Task description
Quote precisely the final stretch of the listing: start at the line containing "bpy.context.view_layer.update()" and stop after the last line.

(begin)

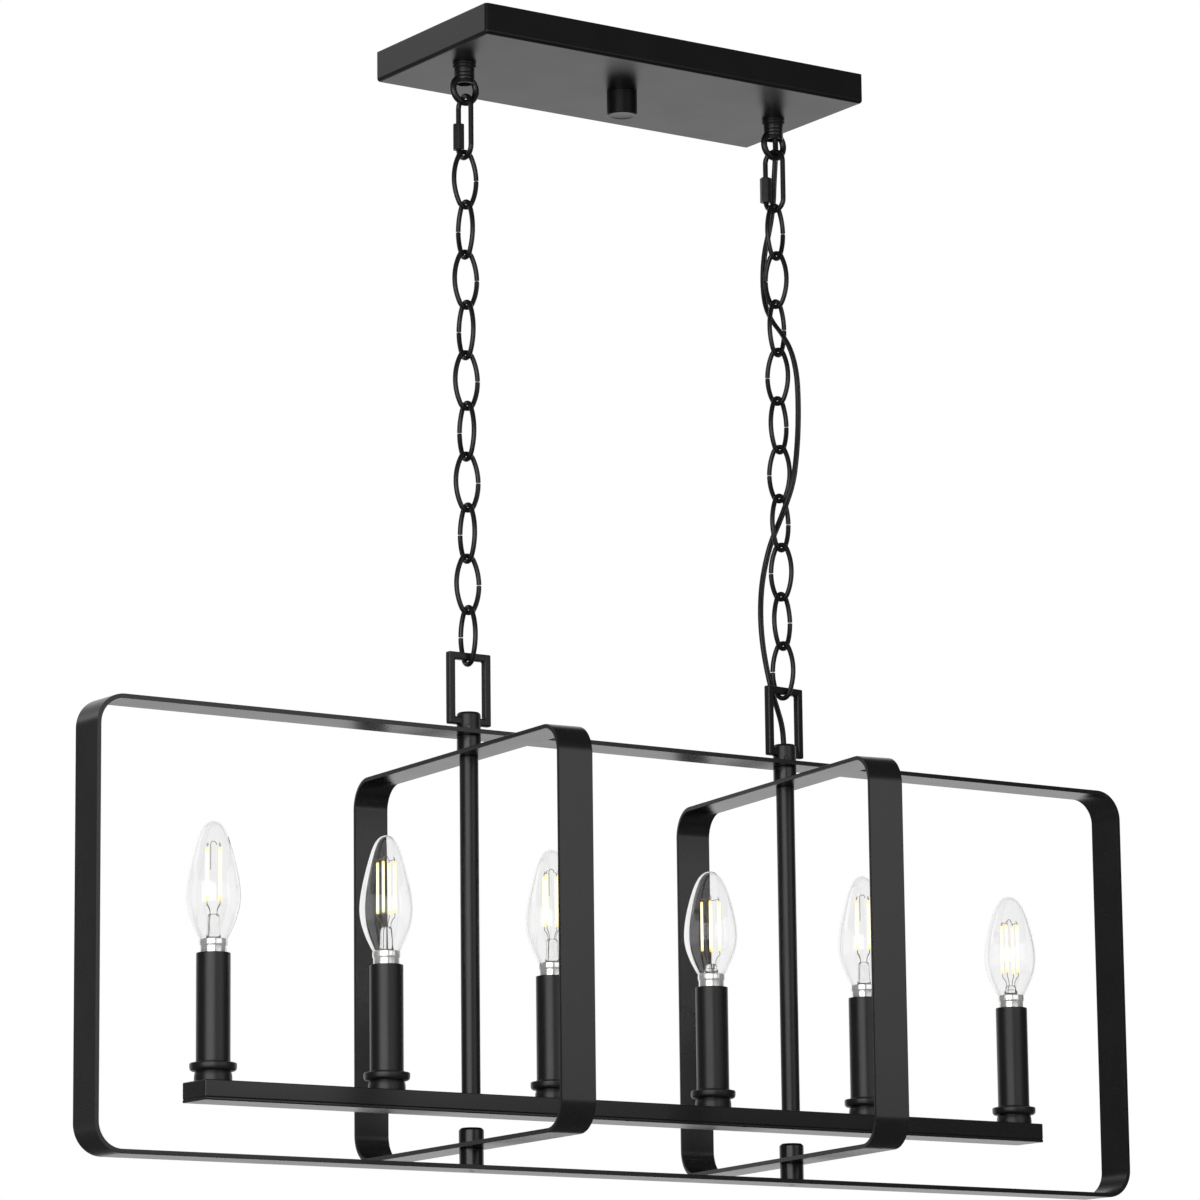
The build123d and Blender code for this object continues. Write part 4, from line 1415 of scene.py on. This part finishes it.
@dataclass
class Candle:
    """One candle: cup, sleeve, socket and lit bulb, turned on the upright axis."""

    numbers: tuple[int, ...] = (1, 2, 3, 5)
    lit: str = "lit_phosphor_stick"
    sleeve: float = 11.0
    wall: float = 1.0
    skirt: float = 8.6
    rim: float = 9.2
    glass_width: float = 35.0
    glass_widest: float = 27.5
    glass_height: float = 76.2
    glass_slimming: float = 0.85
    glass_wall: float = 0.6
    filament_low: float = SKIRT_TOP + 25.0
    filament_length: float = 33.5
    filament_circle: float = 5.9
    filament_turn: float = 15.0
    lead_radius: float = 0.22
    # Each bulb stands where its screw thread happened to stop
    bulb_turns: tuple[float, ...] = (0.0, 24.0, 8.0, 38.0, -6.0, 15.0)

    def build(self) -> None:
        """Model each piece once and set a copy on every candle's axis."""
        lit = LitPhosphor(self.lit, self.filament_low, self.filament_low + self.filament_length)
        patterns = (
            (self.cup(), Slot.STEEL, SLEEVE_COAT, "candle_cups"),
            (self.tube(), Slot.SLEEVE, SLEEVE_COAT, "candle_sleeves"),
            (self.socket(), Slot.RESIN, SOCKET_RESIN, "lamp_sockets"),
            (self.base(), Slot.NICKEL, NICKEL_WITH_PAINTED_REFLECTION, "bulb_bases"),
            (self.glass(), Slot.GLASS, CLEAR_GLASS, "bulb_glass"),
            (self.sticks(), Slot.FILAMENT, lit, "bulb_filaments"),
            (self.leads(), Slot.FILAMENT, LEAD_METAL, "bulb_filaments"),
            (self.mount(), Slot.GLASS, CLEAR_GLASS, "bulb_filaments"),
        )
        for number in self.numbers:
            for pattern, slot, finish, node in patterns:
                copied = place(copy_of(pattern, f"{pattern.name}_{number}"),
                               CANDLE_XS[number - 1], self.bulb_turns[number - 1])
                hand_over(copied, Body.FIXTURE, slot, finish, node)
        for pattern, *_ in patterns:
            bpy.data.objects.remove(pattern)

    def cup(self) -> Piece:
        """Neck with a soft waist, an undercut flange and a recess for the sleeve.

        Returns:
            The cup.
        """
        base, top = BAR_TOP, CUP_TOP
        profile = [(NIPPLE_BORE, base), (12.2, base), (12.2, base + 2.5), (12.0, base + 4.6),
                   (11.6, base + 5.9), (11.5, base + 6.4), (12.6, base + 6.4), (13.9, base + 6.8),
                   (14.7, base + 7.5), (15.1, base + 8.5), (15.15, base + 10.8),
                   (15.0, top - 0.3), (14.5, top), (11.2, top), (11.2, top - 2),
                   (NIPPLE_BORE, top - 2), (NIPPLE_BORE, base)]
        return soften(lathe("candle_cup", profile, 72), 0.15)

    def tube(self) -> Piece:
        """Candle sleeve with a slightly rolled mouth.

        Returns:
            The sleeve.
        """
        low, r = CUP_TOP - 2, self.sleeve
        profile = [(r - self.wall, low), (r, low), (r + 0.1, CUP_TOP - 0.1), (r + 0.45, CUP_TOP),
                   (r + 0.35, CUP_TOP + 0.5), (r, CUP_TOP + 1.6), (r, SLEEVE_TOP - 0.3),
                   (r - 0.3, SLEEVE_TOP),
                   (r - self.wall + 0.1, SLEEVE_TOP), (r - self.wall, SLEEVE_TOP - 0.3),
                   (r - self.wall, low)]
        return soften(lathe("candle_sleeve", profile, 72), 0.0)

    def socket(self) -> Piece:
        """Resin socket with a stepped mouth inside the sleeve.

        Returns:
            The socket.
        """
        top = SLEEVE_TOP - 1.2
        low = top - 62
        profile = [(NIPPLE_BORE, low), (9.25, low), (9.25, top - 0.6), (8.8, top), (6.9, top),
                   (6.25, top - 0.6), (6.25, low + 14.3), (0, low + 14.3), (0, low + 6.3),
                   (NIPPLE_BORE, low + 6.3), (NIPPLE_BORE, low)]
        return soften(lathe("lamp_socket", profile, 48), 0.0)

    def base(self) -> Piece:
        """Plated skirt with a beaded rim, screw shell and contact.

        Returns:
            The base.
        """
        skirt = SLEEVE_TOP - 0.9
        shell = skirt - 10.5
        rim = SKIRT_TOP
        profile = [(0, shell - 1.4), (2.6, shell - 1.4), (3.0, shell - 1.0), (3.0, shell),
                   (4.6, shell)]
        for turn in range(4):
            z = shell + 0.9 + turn * 2.3
            profile += [(5.35, z), (5.9, z + 0.8), (5.9, z + 1.1), (5.35, z + 1.9)]
        profile += [(5.4, skirt - 0.1), (self.skirt - 0.2, skirt), (self.skirt, skirt + 0.4),
                    (self.skirt, rim - 4.7), (self.rim - 0.15, rim - 4.0), (self.rim, rim - 3.5),
                    (self.rim, rim - 0.5), (self.rim - 0.3, rim), (8.3, rim),
                    (8.3, rim - 4.15), (0, rim - 4.15)]
        return soften(lathe("bulb_base", profile, 64), 0.0)

    def outline(self) -> Profile:
        """Outline of the glass above the skirt, from its foot to its tip.

        Returns:
            Its (radius, height) points in mm.
        """
        wide, belly = self.glass_width / 2, self.glass_widest
        line = [(8.0, -4.0), (8.0, -0.2)]
        for step in range(15):
            down = 1 - step / 15
            line.append((wide * (1 - 0.6 * down ** 2 + 0.12 * down ** 3),
                         belly - (belly - 0.4) * down))
        for step in range(33):
            up = math.sin(math.pi / 2 * step / 32)
            ogive = math.cos(math.pi / 2 * step / 32) * (
                1 - self.glass_slimming * up ** 2 * (1 - up))
            line.append((wide * ogive if step < 32 else 0.0,
                         belly + (self.glass_height - belly) * up))
        return [(radius, SKIRT_TOP + height) for radius, height in line]

    def glass(self) -> Piece:
        """Blown envelope with an even wall, open at its neck.

        Returns:
            The glass.
        """
        outer = self.outline()
        inner = []
        for before, (radius, height), after in zip(outer, outer[1:], outer[2:]):
            along = Vector((after[0] - before[0], after[1] - before[1])).normalized()
            inner.append((max(radius - along.y * self.glass_wall, 0.4),
                          height + along.x * self.glass_wall))
        foot = (outer[0][0] - self.glass_wall, outer[0][1])
        tip = (0.0, outer[-1][1] - self.glass_wall)
        line = [*outer, tip, *reversed(inner), foot, outer[0]]
        return soften(lathe("bulb_envelope", line, 96), 0.0)

    def corners(self) -> list[tuple[float, float]]:
        """Places of the four filament sticks, in mm off the candle's axis."""
        turns = [math.radians(self.filament_turn + 90 * quarter) for quarter in range(4)]
        return [(self.filament_circle * math.cos(turn), self.filament_circle * math.sin(turn))
                for turn in turns]

    def sticks(self) -> Piece:
        """Four filament sticks at the corners of a square.

        Returns:
            The sticks in one piece.
        """
        low, high = self.filament_low, self.filament_low + self.filament_length
        profile = [(0, low), (0.6, low), (0.9, low + 0.5), (0.9, high - 0.5), (0.6, high),
                   (0, high)]
        parts = [place(lathe("stick", profile, 12), x, y=y) for x, y in self.corners()]
        return soften(joined("filament_sticks", parts), 0.0)

    def leads(self) -> Piece:
        """Lead wires: a cross above and below the sticks, and two down to the stem.

        Returns:
            The wires in one piece.
        """
        low, high = self.filament_low, self.filament_low + self.filament_length
        corners = self.corners()
        routes: list[tuple[Point, ...]] = []
        for x, y in corners:
            routes.append(((x, y, high - 0.3), (x, y, high + 2.0), (x * 0.8, y * 0.8, high + 2.9)))
            routes.append(((x, y, low + 0.3), (x, y, low - 2.6), (x * 0.75, y * 0.75, low - 4.2),
                           (x * 0.55, y * 0.55, low - 6.5), (x * 0.5, y * 0.5, low - 10.5)))
        for (x0, y0), (x1, y1) in (corners[0::3], corners[1:3]):
            routes.append(((x0, y0, high + 1.5), (x1, y1, high + 1.5)))
        hook = [(2.2 * math.cos(a), 0.0, high + 2.2 + 2.2 * math.sin(a))
                for a in (math.radians(15 * i) for i in range(13))]
        routes.append((*hook, (-2.2, 0.0, high - 14.0)))
        for way in (-1, 1):
            routes.append(((way * 2.6, 0, low - 10.0), (way * 3.0, 0, low - 16.0),
                           (way * 3.4, 0, SKIRT_TOP - 3.5)))
        parts = [piece_of("lead", drawn_mesh("lead", [[c * MM for c in spot] for spot in route],
                                             self.lead_radius, 1)) for route in routes]
        return soften(joined("filament_leads", parts), 0.0)

    def mount(self) -> Piece:
        """Flared glass stem that carries the leads, pressed flat-topped.

        Returns:
            The stem.
        """
        foot, head = SKIRT_TOP - 3.9, self.filament_low - 9.0
        profile = [(0, foot + 0.8), (4.4, foot + 0.8), (6.9, foot), (7.2, foot + 0.6),
                   (5.2, foot + 3.6), (4.4, foot + 7.5), (3.9, head - 3.0), (3.6, head - 0.8),
                   (2.9, head), (0, head + 0.2)]
        return soften(lathe("bulb_stem", profile, 36), 0.0)


# ---------------------------------------------------------------- small carried-over parts


@dataclass
class HiddenParts:
    """CAD nodes whose shape is right: fixing parts inside the canopy, stems and bar."""

    zinc: tuple[str, ...] = ("crossbar", "crossbar_nipple", "crossbar_locknut", "loop_washers",
                             "loop_locknuts", "stem_upper_nipples", "stem_lower_nipples",
                             "bar_locknuts", "candle_nipples")
    black: tuple[str, ...] = ("grub_screw_left", "grub_screw_right")
    green: tuple[str, ...] = ("ground_screw",)

    def build(self) -> None:
        """Give each node its finish."""
        for names, finish in ((self.zinc, ZINC_PLATE), (self.black, SLEEVE_COAT),
                              (self.green, GREEN_PAINT)):
            for name in names:
                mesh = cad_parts[name].data
                mesh.materials.clear()
                mesh.materials.append(finish.material())
                log.info("node %s dressed", name)


def main() -> None:
    """Build the scene's parts in order."""
    logging.basicConfig(level=logging.INFO, format="%(name)s: %(message)s")
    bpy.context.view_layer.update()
    StudioCamera().build()
    # The fourth and sixth lamps have shorter bulbs, as bulbs of two makes do
    short = Candle(numbers=(4, 6), lit="lit_phosphor_stick_low", glass_width=36.3,
                   glass_height=70.4, glass_slimming=0.5, glass_widest=26.0,
                   filament_low=SKIRT_TOP + 16.0)
    for part in (SupplyCords(), Canopy(), CanopyLoop(), QuickLink(), Chain(), HangingLoop(),
                 Frames(), CandleBar(), Candle(), short, HiddenParts(), Studio()):
        part.build()
        log.info("%s done", type(part).__name__)
    settle()


if __name__ == "__main__":
    main()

(end)

Result for this exercise
    bpy.context.view_layer.update()
    StudioCamera().build()
    # The fourth and sixth lamps have shorter bulbs, as bulbs of two makes do
    short = Candle(numbers=(4, 6), lit="lit_phosphor_stick_low", glass_width=36.3,
                   glass_height=70.4, glass_slimming=0.5, glass_widest=26.0,
                   filament_low=SKIRT_TOP + 16.0)
    for part in (SupplyCords(), Canopy(), CanopyLoop(), QuickLink(), Chain(), HangingLoop(),
                 Frames(), CandleBar(), Candle(), short, HiddenParts(), Studio()):
        part.build()
        log.info("%s done", type(part).__name__)
    settle()


if __name__ == "__main__":
    main()